TASK DESCRIPTION
Repeat the whole listing exactly.

•••••

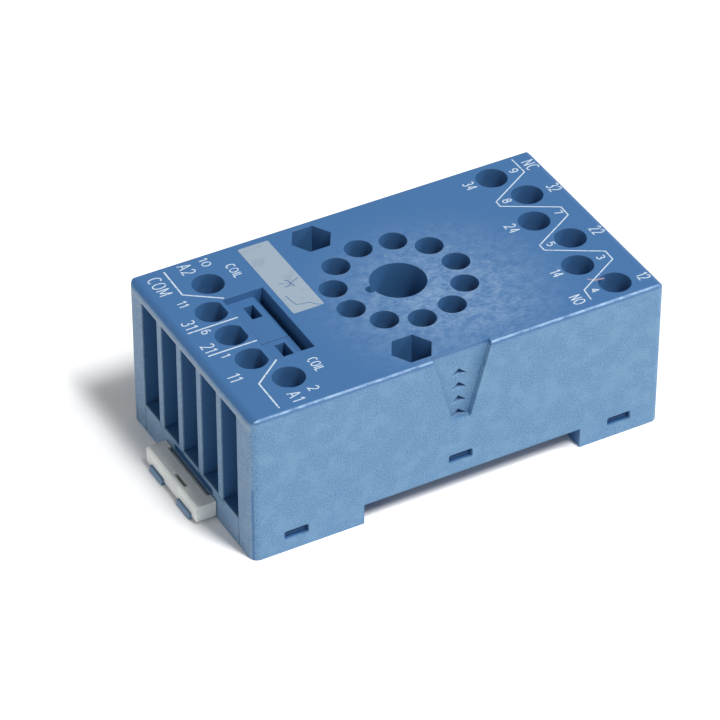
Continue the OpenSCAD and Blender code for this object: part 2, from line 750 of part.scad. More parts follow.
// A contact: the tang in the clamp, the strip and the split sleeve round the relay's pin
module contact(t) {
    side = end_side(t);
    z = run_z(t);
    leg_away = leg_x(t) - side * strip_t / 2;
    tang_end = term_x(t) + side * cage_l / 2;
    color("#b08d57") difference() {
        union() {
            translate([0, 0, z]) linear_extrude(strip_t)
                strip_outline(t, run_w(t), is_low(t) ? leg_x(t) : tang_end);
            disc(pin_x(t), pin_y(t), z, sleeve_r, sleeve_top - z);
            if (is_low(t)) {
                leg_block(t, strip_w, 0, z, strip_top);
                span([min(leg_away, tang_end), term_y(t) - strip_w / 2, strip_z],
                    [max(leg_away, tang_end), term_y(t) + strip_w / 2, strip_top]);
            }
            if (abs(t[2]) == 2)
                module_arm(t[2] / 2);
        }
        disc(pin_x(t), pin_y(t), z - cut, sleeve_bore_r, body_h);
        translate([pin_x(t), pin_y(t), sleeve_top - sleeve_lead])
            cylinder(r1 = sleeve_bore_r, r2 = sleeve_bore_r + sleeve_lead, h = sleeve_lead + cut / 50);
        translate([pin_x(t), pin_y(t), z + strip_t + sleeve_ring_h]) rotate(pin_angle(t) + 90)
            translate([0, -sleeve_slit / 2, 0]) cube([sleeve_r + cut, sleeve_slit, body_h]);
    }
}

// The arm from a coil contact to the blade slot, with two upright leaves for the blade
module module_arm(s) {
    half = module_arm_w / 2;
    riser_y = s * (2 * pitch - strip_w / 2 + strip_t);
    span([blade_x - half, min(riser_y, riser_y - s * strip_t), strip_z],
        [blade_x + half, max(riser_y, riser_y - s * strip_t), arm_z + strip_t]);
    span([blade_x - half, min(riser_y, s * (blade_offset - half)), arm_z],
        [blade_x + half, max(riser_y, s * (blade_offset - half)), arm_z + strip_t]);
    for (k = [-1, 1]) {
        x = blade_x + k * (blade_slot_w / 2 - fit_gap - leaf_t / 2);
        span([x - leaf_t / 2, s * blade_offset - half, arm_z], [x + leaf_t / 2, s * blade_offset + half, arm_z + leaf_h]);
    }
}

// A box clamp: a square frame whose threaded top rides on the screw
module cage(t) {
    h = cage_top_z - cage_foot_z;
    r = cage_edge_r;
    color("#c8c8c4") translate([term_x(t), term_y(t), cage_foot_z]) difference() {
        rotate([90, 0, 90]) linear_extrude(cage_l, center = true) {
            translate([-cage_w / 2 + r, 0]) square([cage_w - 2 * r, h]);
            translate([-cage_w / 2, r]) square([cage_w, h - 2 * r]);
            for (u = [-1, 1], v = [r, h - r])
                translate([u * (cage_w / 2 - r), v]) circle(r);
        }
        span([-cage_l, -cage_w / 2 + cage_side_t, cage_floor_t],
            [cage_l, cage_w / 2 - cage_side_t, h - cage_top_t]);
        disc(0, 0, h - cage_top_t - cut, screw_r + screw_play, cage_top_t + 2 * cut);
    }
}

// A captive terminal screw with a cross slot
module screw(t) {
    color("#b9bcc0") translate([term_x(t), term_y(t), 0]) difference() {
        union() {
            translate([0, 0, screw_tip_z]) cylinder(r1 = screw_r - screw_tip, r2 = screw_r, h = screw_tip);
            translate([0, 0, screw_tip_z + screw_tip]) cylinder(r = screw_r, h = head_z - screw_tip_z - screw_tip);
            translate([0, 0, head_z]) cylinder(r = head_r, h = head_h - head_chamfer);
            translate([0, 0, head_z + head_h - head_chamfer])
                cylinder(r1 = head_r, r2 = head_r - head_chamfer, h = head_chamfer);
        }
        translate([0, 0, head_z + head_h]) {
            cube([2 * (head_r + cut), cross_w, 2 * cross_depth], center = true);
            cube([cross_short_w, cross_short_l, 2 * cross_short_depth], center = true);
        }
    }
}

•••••

SOLUTION FOR THIS EXERCISE
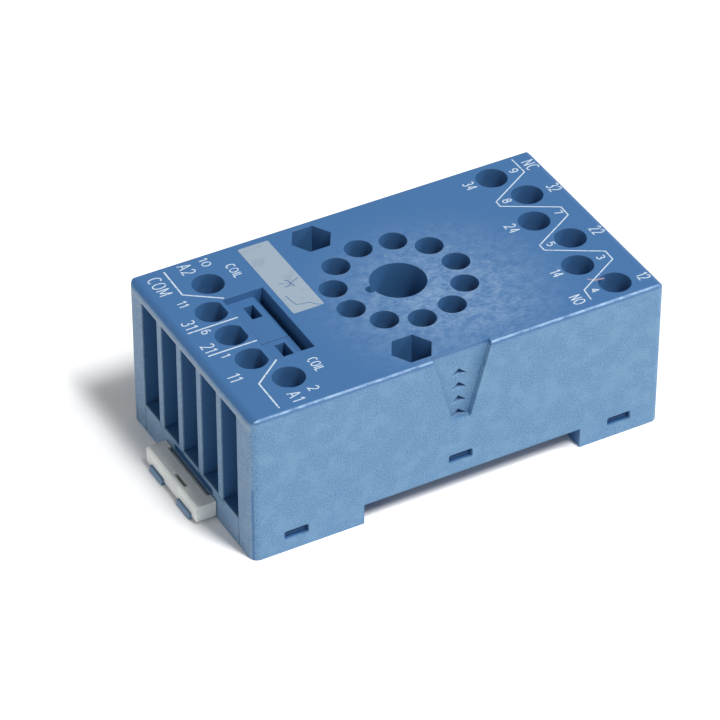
Continue the OpenSCAD and Blender code for this object: part 2, from line 750 of part.scad. More parts follow.
// A contact: the tang in the clamp, the strip and the split sleeve round the relay's pin
module contact(t) {
    side = end_side(t);
    z = run_z(t);
    leg_away = leg_x(t) - side * strip_t / 2;
    tang_end = term_x(t) + side * cage_l / 2;
    color("#b08d57") difference() {
        union() {
            translate([0, 0, z]) linear_extrude(strip_t)
                strip_outline(t, run_w(t), is_low(t) ? leg_x(t) : tang_end);
            disc(pin_x(t), pin_y(t), z, sleeve_r, sleeve_top - z);
            if (is_low(t)) {
                leg_block(t, strip_w, 0, z, strip_top);
                span([min(leg_away, tang_end), term_y(t) - strip_w / 2, strip_z],
                    [max(leg_away, tang_end), term_y(t) + strip_w / 2, strip_top]);
            }
            if (abs(t[2]) == 2)
                module_arm(t[2] / 2);
        }
        disc(pin_x(t), pin_y(t), z - cut, sleeve_bore_r, body_h);
        translate([pin_x(t), pin_y(t), sleeve_top - sleeve_lead])
            cylinder(r1 = sleeve_bore_r, r2 = sleeve_bore_r + sleeve_lead, h = sleeve_lead + cut / 50);
        translate([pin_x(t), pin_y(t), z + strip_t + sleeve_ring_h]) rotate(pin_angle(t) + 90)
            translate([0, -sleeve_slit / 2, 0]) cube([sleeve_r + cut, sleeve_slit, body_h]);
    }
}

// The arm from a coil contact to the blade slot, with two upright leaves for the blade
module module_arm(s) {
    half = module_arm_w / 2;
    riser_y = s * (2 * pitch - strip_w / 2 + strip_t);
    span([blade_x - half, min(riser_y, riser_y - s * strip_t), strip_z],
        [blade_x + half, max(riser_y, riser_y - s * strip_t), arm_z + strip_t]);
    span([blade_x - half, min(riser_y, s * (blade_offset - half)), arm_z],
        [blade_x + half, max(riser_y, s * (blade_offset - half)), arm_z + strip_t]);
    for (k = [-1, 1]) {
        x = blade_x + k * (blade_slot_w / 2 - fit_gap - leaf_t / 2);
        span([x - leaf_t / 2, s * blade_offset - half, arm_z], [x + leaf_t / 2, s * blade_offset + half, arm_z + leaf_h]);
    }
}

// A box clamp: a square frame whose threaded top rides on the screw
module cage(t) {
    h = cage_top_z - cage_foot_z;
    r = cage_edge_r;
    color("#c8c8c4") translate([term_x(t), term_y(t), cage_foot_z]) difference() {
        rotate([90, 0, 90]) linear_extrude(cage_l, center = true) {
            translate([-cage_w / 2 + r, 0]) square([cage_w - 2 * r, h]);
            translate([-cage_w / 2, r]) square([cage_w, h - 2 * r]);
            for (u = [-1, 1], v = [r, h - r])
                translate([u * (cage_w / 2 - r), v]) circle(r);
        }
        span([-cage_l, -cage_w / 2 + cage_side_t, cage_floor_t],
            [cage_l, cage_w / 2 - cage_side_t, h - cage_top_t]);
        disc(0, 0, h - cage_top_t - cut, screw_r + screw_play, cage_top_t + 2 * cut);
    }
}

// A captive terminal screw with a cross slot
module screw(t) {
    color("#b9bcc0") translate([term_x(t), term_y(t), 0]) difference() {
        union() {
            translate([0, 0, screw_tip_z]) cylinder(r1 = screw_r - screw_tip, r2 = screw_r, h = screw_tip);
            translate([0, 0, screw_tip_z + screw_tip]) cylinder(r = screw_r, h = head_z - screw_tip_z - screw_tip);
            translate([0, 0, head_z]) cylinder(r = head_r, h = head_h - head_chamfer);
            translate([0, 0, head_z + head_h - head_chamfer])
                cylinder(r1 = head_r, r2 = head_r - head_chamfer, h = head_chamfer);
        }
        translate([0, 0, head_z + head_h]) {
            cube([2 * (head_r + cut), cross_w, 2 * cross_depth], center = true);
            cube([cross_short_w, cross_short_l, 2 * cross_short_depth], center = true);
        }
    }
}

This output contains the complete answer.